大口の負債を抱えている部門は「法人企業」と「一般政府」です。右端の欄の差額を見ると、それぞれ680兆円程度の純負債を抱えているのがわかります。このうち「一般政府」の負債が重要なのです。

政府が国債を発行すると、銀行がその大半を買い取ります。すなわち、政府が銀行から大口の借金をするわけです。そして、政府はそのお金を財政出動することによって、世の中に多額のお金を送り込んでいるのです。

このことによって、国民は1千万円、2千万円の貯金を持つことができるのです。

「それはおかしい。お金(お札)は日銀が発行しているではないか」と言うでしょうが、日銀は、銀行から国債を買い取ることによって、銀行にその代金として日銀券を支払っているのです。

すなわち、日銀が発行する日銀券は、銀行に行くだけであって、それから先は誰かが銀行からお金を借りなければ、お金は世の中に出て行きません。誰も借りなければ、銀行の中にお金が貯まるだけです。

だから、政府は国債をどんどん発行して、銀行からお金を借りなければならないのです。そして、そのお金を財政出動することによって、世の中にお金を送り込んでいるのです。そうすれば、それが国民の資産になるのです。

もう一度「資金循環統計」を見てください。「法人企業」の680兆円の負債と、「一般政府」の680兆円の負債を合わせると、およそ家計の1500兆円の資産になるでしょう。


ところで、「国の借金を減らし、健全財政を目指さなければならない」と言う国会議員、官僚、学者、評論家がたくさんいますが、この人たちは、とてつもない勘違いをしているのです。

頭の中でシュミレーションをしてみましょう。

政府が680兆円の純負債を、すべて返済すると決定し、行動を起こすとします。どうなるでしょう? 凄まじい増税をやらなければなりません。

まず所得税の平均が50%以上になるでしょう。次に消費税は30%でしょう。その他の税も皆上がります。

これでは、一般家庭は収入だけではとても生活ができないので、貯金を切り崩さなければなりません。1千万円、2千万円の貯金はどんどん減っていきます。

その上、支出を極端に切り詰めるので、生産者側(企業、自営業者)は売り上げが激減し、倒産、廃業が続出し、ここで働く人たちは失業します。

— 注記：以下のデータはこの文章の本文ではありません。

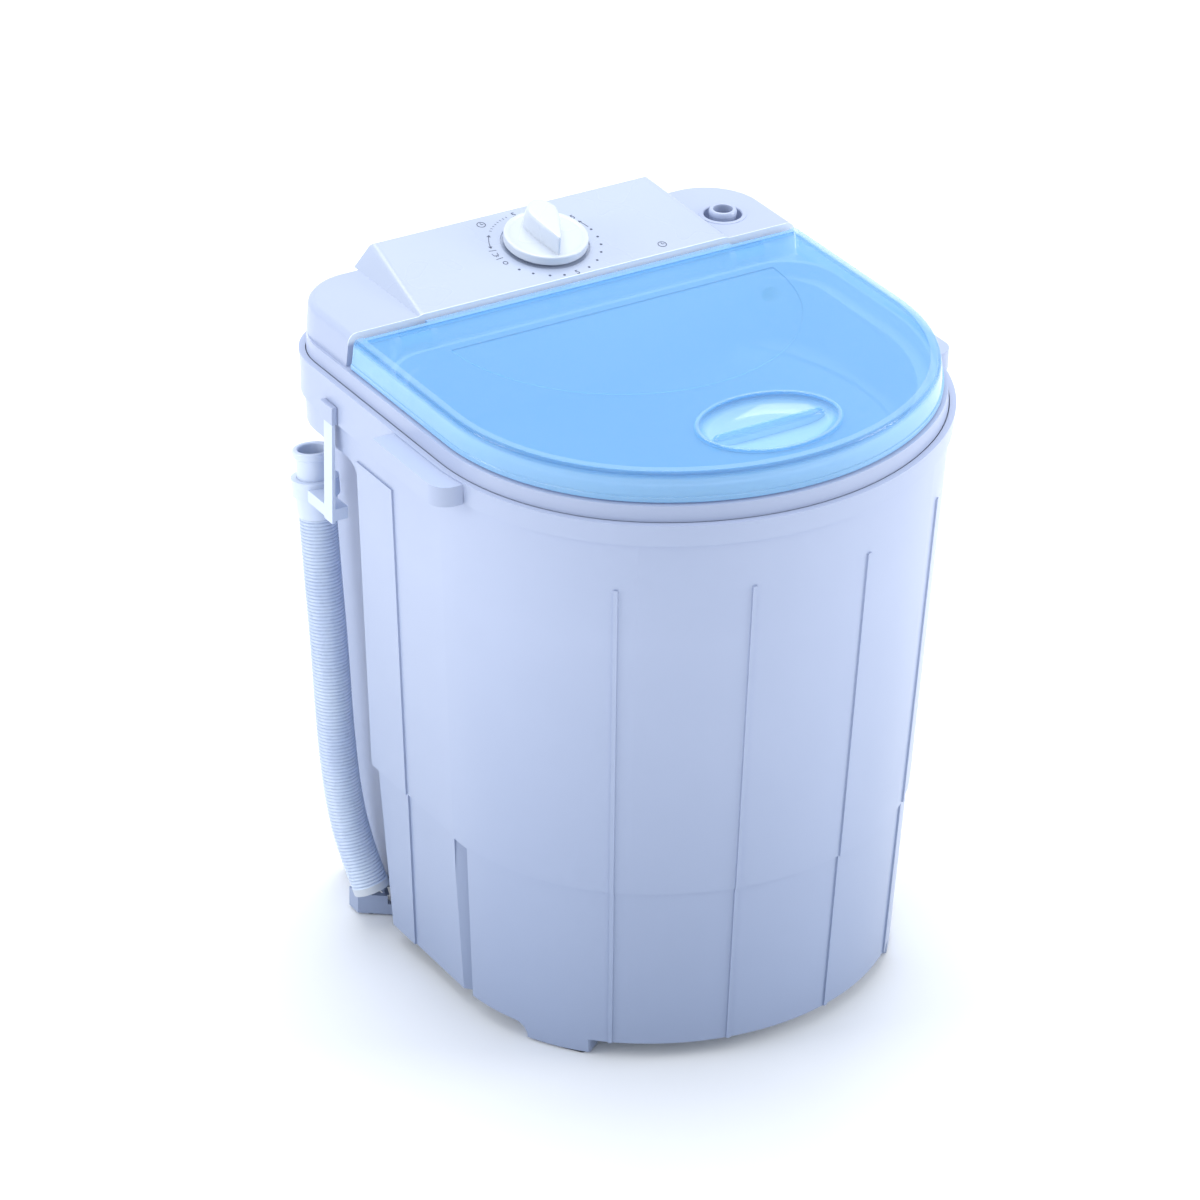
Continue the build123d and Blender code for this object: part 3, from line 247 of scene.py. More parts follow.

どうにか生き残った企業も、苦しいので賃金を大幅カットします。さぁ、人々はますます貯金を切り崩さなければなりません。

政府は、国民から吸い上げた税金を銀行に返済します。銀行に返済したお金は、世の中から消えるのです。銀行からお金を借りると、世の中のお金が増えるが、その反対に、銀行にお金を返すと、世の中のお金はそれだけ減るのです。


680兆円ものお金が、世の中から消えれば大変です。もう貨幣経済は成り立ちません。日本は滅亡するでしょう。

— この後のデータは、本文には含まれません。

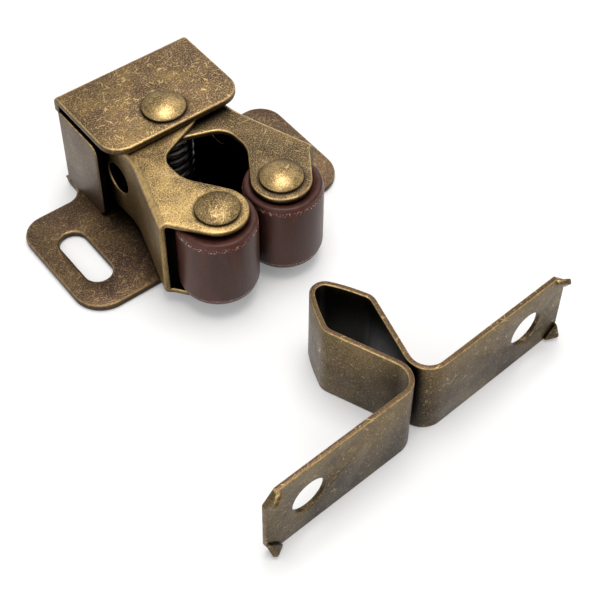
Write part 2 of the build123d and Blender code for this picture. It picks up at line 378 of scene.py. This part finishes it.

それに対して、「いや大丈夫だ。また銀行から借りれば良いではないか。」と言うでしょう。

そうです!!  全くその通り、銀行から借りればいいのです。ただし、この不況の中では、民間はなかなかお金を借りようとはしません。では誰が借りるのでしょう?

もちろん、民間がダメなら、残るは政府しかいません。政府がしっかりお金を借りて、世の中に流し込めはいいのです。

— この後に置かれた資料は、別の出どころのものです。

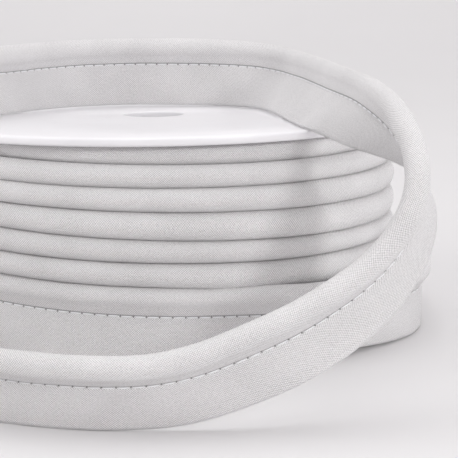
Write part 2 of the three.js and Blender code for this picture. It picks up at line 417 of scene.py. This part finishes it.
weft_full = maths(weave, "POWER", maths(weave, "ABSOLUTE", weft_wave), THREAD_FULLNESS)
thread_top = maths(weave, "MAXIMUM", maths(weave, "MULTIPLY", warp_full, over),
                   maths(weave, "MULTIPLY", weft_full, under))
slub = node(weave, "TexNoise", Vector=source.outputs["Cloth"], Scale=2100.0, Detail=3.0)
uneven = maths(weave, "MULTIPLY", maths(weave, "SUBTRACT", slub.outputs["Fac"], 0.5),
               source.outputs["Unevenness"])
weave.links.new(maths(weave, "ADD", thread_top, uneven), result.inputs["Height"])

# The cotton's colour on its threads and between them, at the frayed cut edges, in the crease
# under the cord and in the needle holes, and how patchy it is. A reach is half of a width.
PALE_COTTON = (0.96, 0.946, 0.95, 1.0)
DEEP_COTTON = (0.44, 0.43, 0.435, 1.0)
FRAYED_COTTON = (0.97, 0.96, 0.965, 1.0)
CREASE_SHADE = (0.36, 0.355, 0.36, 1.0)
HOLE_SHADE = (0.18, 0.18, 0.18, 1.0)
FRAYED_WIDTH = 0.55
CREASE_REACH = 0.22
HOLE_REACH_ALONG = 0.23
HOLE_REACH_ACROSS = 0.31
PATCHINESS = 0.35
WEAVE_RELIEF = 0.18


def away_squared(tree, value, middle, reach):
    """The square of a value's distance from a middle, counted in reaches."""
    away = maths(tree, "DIVIDE", maths(tree, "SUBTRACT", value, middle), reach)
    return maths(tree, "MULTIPLY", away, away)


def painted(tree, ground, mask, colour):
    """The ground, with a colour over it where the mask is 1."""
    return node(tree, "Mix", {"data_type": "RGBA", "clamp_factor": True},
                i0=mask, i6=ground, i7=colour).outputs[2]


def cotton_cloth(name, seams=()):
    """White woven cotton. A seam is the places of its needle holes and its crease in the width."""
    material = bpy.data.materials.new(name)
    material.use_nodes = True
    tree = material.node_tree
    shader = tree.nodes["Principled BSDF"]
    cloth = node(tree, "UVMap", {"uv_map": "cloth"})
    woven = tree.nodes.new("ShaderNodeGroup")
    woven.node_tree = weave
    tree.links.new(cloth.outputs[0], woven.inputs["Cloth"])
    patches = node(tree, "TexNoise", Vector=cloth.outputs[0], Scale=70.0, Detail=4.0)
    patchy = maths(tree, "SUBTRACT", patches.outputs["Fac"], 0.5)
    tone = maths(tree, "MULTIPLY_ADD", patchy, PATCHINESS, woven.outputs["Height"])
    ramp = node(tree, "ValToRGB", i0=tone)
    ramp.color_ramp.elements[0].position = 0.06
    ramp.color_ramp.elements[0].color = DEEP_COTTON
    ramp.color_ramp.elements[1].position = 0.78
    ramp.color_ramp.elements[1].color = PALE_COTTON
    colour = ramp.outputs["Color"]
    if seams:
        split = node(tree, "SeparateXYZ", Vector=cloth.outputs[0])
        length, width = split.outputs[0], split.outputs[1]
        from_edge = maths(tree, "PINGPONG", width, STRIP_WIDTH * MM / 2)
        frayed = maths(tree, "MULTIPLY_ADD", from_edge, -1 / (FRAYED_WIDTH * MM), 1.0)
        from_hole = maths(tree, "PINGPONG", length, STITCH_LENGTH * MM / 2)
        lengthwise = away_squared(tree, from_hole, 0.0, HOLE_REACH_ALONG * MM)
        pierced, creased = 0.0, 0.0
        for needle, fold in seams:
            sideways = away_squared(tree, width, needle * MM, HOLE_REACH_ACROSS * MM)
            hole = maths(tree, "SUBTRACT", 1.0, maths(tree, "ADD", lengthwise, sideways))
            pierced = maths(tree, "MAXIMUM", pierced, hole)
            beside_fold = away_squared(tree, width, fold * MM, CREASE_REACH * MM)
            crease = maths(tree, "SUBTRACT", 1.0, beside_fold)
            creased = maths(tree, "MAXIMUM", creased, crease)
        colour = painted(tree, colour, frayed, FRAYED_COTTON)
        colour = painted(tree, colour, creased, CREASE_SHADE)
        colour = painted(tree, colour, pierced, HOLE_SHADE)
    tree.links.new(colour, shader.inputs["Base Color"])
    bump = node(tree, "Bump", Strength=1.0, Distance=WEAVE_RELIEF * MM,
                Height=woven.outputs["Height"])
    tree.links.new(bump.outputs[0], shader.inputs["Normal"])
    shader.inputs["Roughness"].default_value = 0.92
    shader.inputs["Specular IOR Level"].default_value = 0.25
    shader.inputs["Sheen Weight"].default_value = 0.25
    shader.inputs["Sheen Roughness"].default_value = 0.5
    return material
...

ええ?? それなら、政府は最初から借金を返済しなければよかったではないですか。


はい!!!  これで決定。

政府は健全財政を目指して、借金を返済してはいけないのです。借金したままで良いのです。何の問題もありません。現実に何の問題も起きていません。

政府はより一層借金をした方が、国の経済は活況を呈して、日本は繁栄するのです。その上減税をした方が、なおいっそう良くなるのです。


以上のことを、日本銀行は「資金循環統計」によって証明しているのですよ。日銀の総裁及び理事は、このことを声を大にして言わなければならないはずです。